What he failed to mention was that the entire Johnstown wing of his family were Roosevelt stalwarts, New Deal Democrats almost to a man, according to Larry Glosser, a cousin of Miriam Miller.
“I found it strange when I heard that he was Miriam’s son,” Glosser said in an interview with the Journal.
Other than one of his younger brothers, Glosser doesn’t know of anybody in his family who shares Miller’s conservative leanings.
“How would you like it if a family member became the face of white nativism in this country?” Glosser said. “I’m glad he doesn’t have my last name.”
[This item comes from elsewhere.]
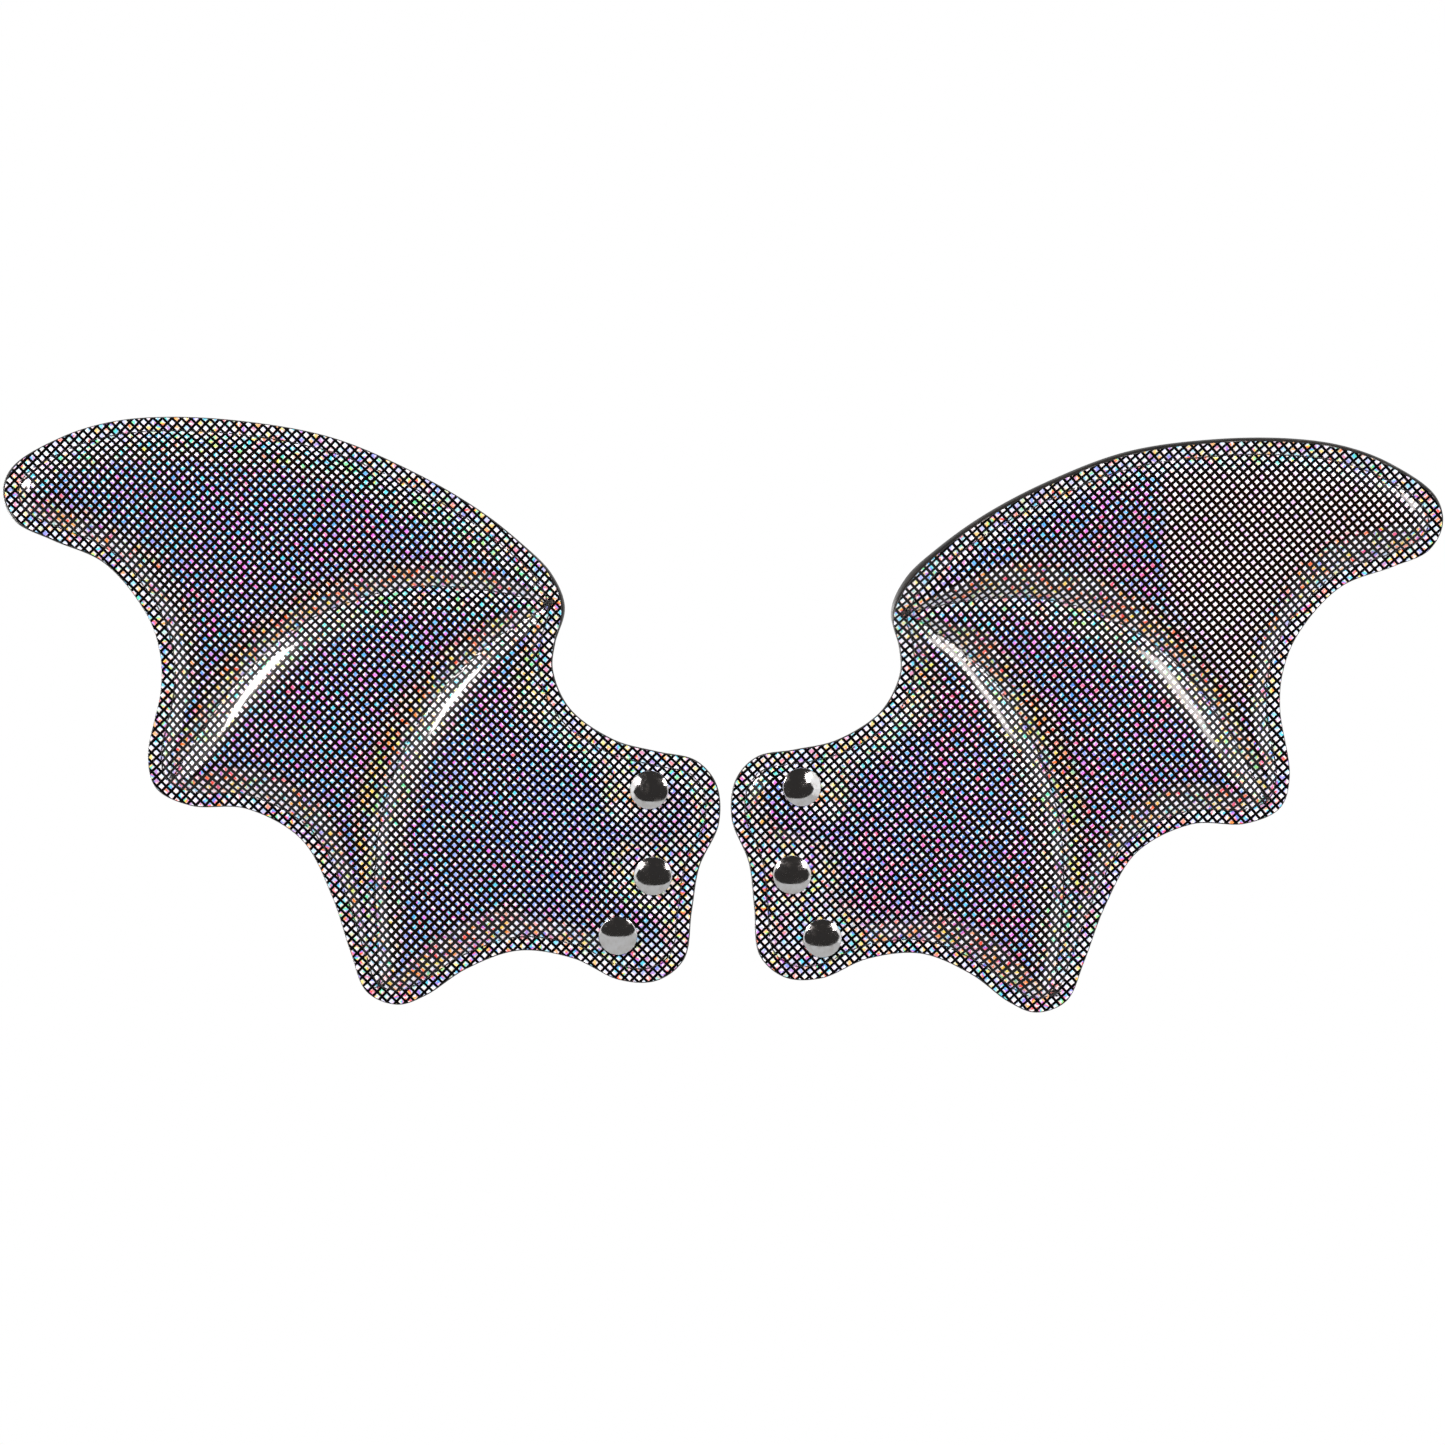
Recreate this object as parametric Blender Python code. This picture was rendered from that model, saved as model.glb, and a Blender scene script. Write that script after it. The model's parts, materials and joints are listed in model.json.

Glosser said he eventually grew apart from Miriam, and doesn’t have any distinct memory of meeting Stephen at all. Discovering his cousin’s name in the news has led to some puzzlement among the extended Glosser clan, in private conversations and on Facebook.
“With all familial affection I wish Stephen career success and personal happiness, however I cannot endorse his political preferences,” Miller’s uncle, David Glosser, wrote in a public post that criticized Trump’s rhetoric.
And while others who knew him in his Santa Monica days found Miller’s new role strange, it also seemed somehow fitting. The Hebrew school classmate who preferred to remain anonymous said he first recalls hearing about Miller’s ascendancy on Facebook.
“I was like, ‘Whoa, Stephen is, like, writing Trump’s speeches,’ ” he said. “That’s crazy — but totally unsurprising.”